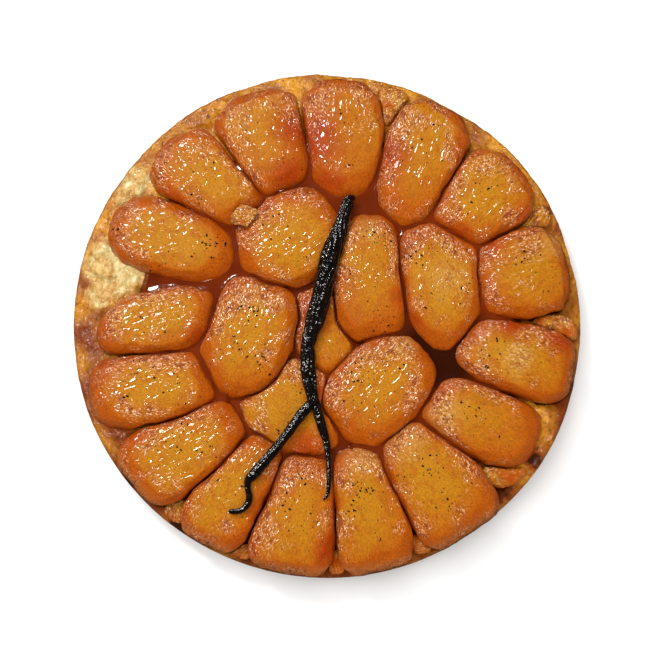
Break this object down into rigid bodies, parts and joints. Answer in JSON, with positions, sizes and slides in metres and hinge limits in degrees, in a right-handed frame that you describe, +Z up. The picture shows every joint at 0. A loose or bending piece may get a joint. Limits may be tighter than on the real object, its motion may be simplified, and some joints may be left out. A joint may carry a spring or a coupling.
{
  "type": "tarte tatin",
  "caption": "Round caramelised apple tart, a flat pastry base with a low rim under pressed apple slices in two rings, and a split vanilla pod on top.",
  "frame": {"origin": "centre of the tart's underside, on the surface it stands on", "axes": "+Z up out of the apples; +Y towards the thin end of the vanilla pod; +X to the right of it"},
  "size_m": [0.24, 0.24, 0.0369],
  "materials": {
    "apple": "soft cooked apple with a wet caramel glaze, ochre on top to brown-orange at the sides",
    "crust": "baked golden pastry, caramelised and glossy where the juice soaked it",
    "vanilla": "black wrinkled leathery pod with an oily sheen"
  },
  "bodies": {
    "root": {"pastry": "crust", "slice_outer_01": "apple", "slice_outer_02": "apple", "slice_outer_03": "apple", "slice_outer_04": "apple", "slice_outer_05": "apple", "slice_outer_06": "apple", "slice_outer_07": "apple", "slice_outer_08": "apple", "slice_outer_09": "apple", "slice_outer_10": "apple", "slice_outer_11": "apple", "slice_outer_12": "apple", "slice_outer_13": "apple", "slice_outer_14": "apple", "slice_outer_15": "apple", "slice_outer_16": "apple", "slice_inner_01": "apple", "slice_inner_02": "apple", "slice_inner_03": "apple", "slice_inner_04": "apple", "slice_inner_05": "apple", "slice_inner_06": "apple", "slice_inner_07": "apple", "apple_bit_01": "apple", "apple_bit_02": "apple", "apple_bit_03": "apple", "apple_bit_04": "apple", "apple_bit_05": "apple", "apple_bit_06": "apple", "apple_bit_07": "apple", "apple_bit_08": "apple", "apple_bit_09": "apple", "vanilla_pod": "vanilla"}
  },
  "joints": []
}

● **DESCRIPTION OF THE TASK**: Your task is to repeat each line of the material exactly.

● **RESPONSE**:
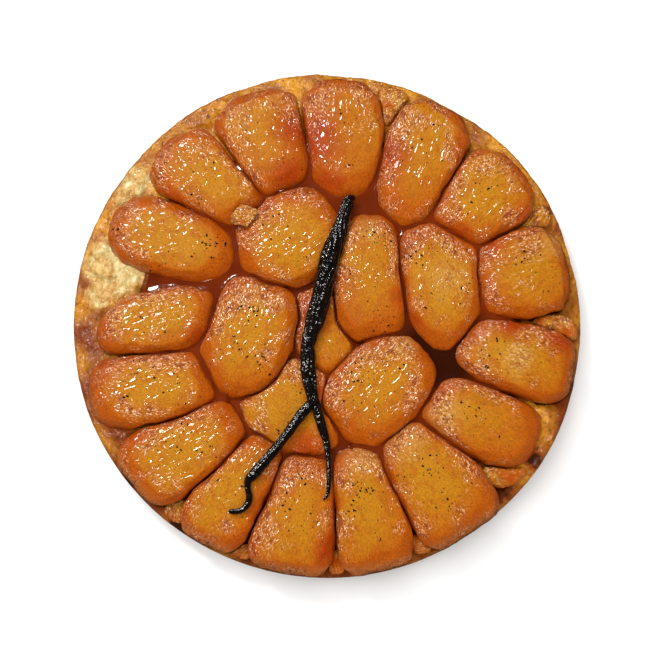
Break this object down into rigid bodies, parts and joints. Answer in JSON, with positions, sizes and slides in metres and hinge limits in degrees, in a right-handed frame that you describe, +Z up. The picture shows every joint at 0. A loose or bending piece may get a joint. Limits may be tighter than on the real object, its motion may be simplified, and some joints may be left out. A joint may carry a spring or a coupling.
{
  "type": "tarte tatin",
  "caption": "Round caramelised apple tart, a flat pastry base with a low rim under pressed apple slices in two rings, and a split vanilla pod on top.",
  "frame": {"origin": "centre of the tart's underside, on the surface it stands on", "axes": "+Z up out of the apples; +Y towards the thin end of the vanilla pod; +X to the right of it"},
  "size_m": [0.24, 0.24, 0.0369],
  "materials": {
    "apple": "soft cooked apple with a wet caramel glaze, ochre on top to brown-orange at the sides",
    "crust": "baked golden pastry, caramelised and glossy where the juice soaked it",
    "vanilla": "black wrinkled leathery pod with an oily sheen"
  },
  "bodies": {
    "root": {"pastry": "crust", "slice_outer_01": "apple", "slice_outer_02": "apple", "slice_outer_03": "apple", "slice_outer_04": "apple", "slice_outer_05": "apple", "slice_outer_06": "apple", "slice_outer_07": "apple", "slice_outer_08": "apple", "slice_outer_09": "apple", "slice_outer_10": "apple", "slice_outer_11": "apple", "slice_outer_12": "apple", "slice_outer_13": "apple", "slice_outer_14": "apple", "slice_outer_15": "apple", "slice_outer_16": "apple", "slice_inner_01": "apple", "slice_inner_02": "apple", "slice_inner_03": "apple", "slice_inner_04": "apple", "slice_inner_05": "apple", "slice_inner_06": "apple", "slice_inner_07": "apple", "apple_bit_01": "apple", "apple_bit_02": "apple", "apple_bit_03": "apple", "apple_bit_04": "apple", "apple_bit_05": "apple", "apple_bit_06": "apple", "apple_bit_07": "apple", "apple_bit_08": "apple", "apple_bit_09": "apple", "vanilla_pod": "vanilla"}
  },
  "joints": []
}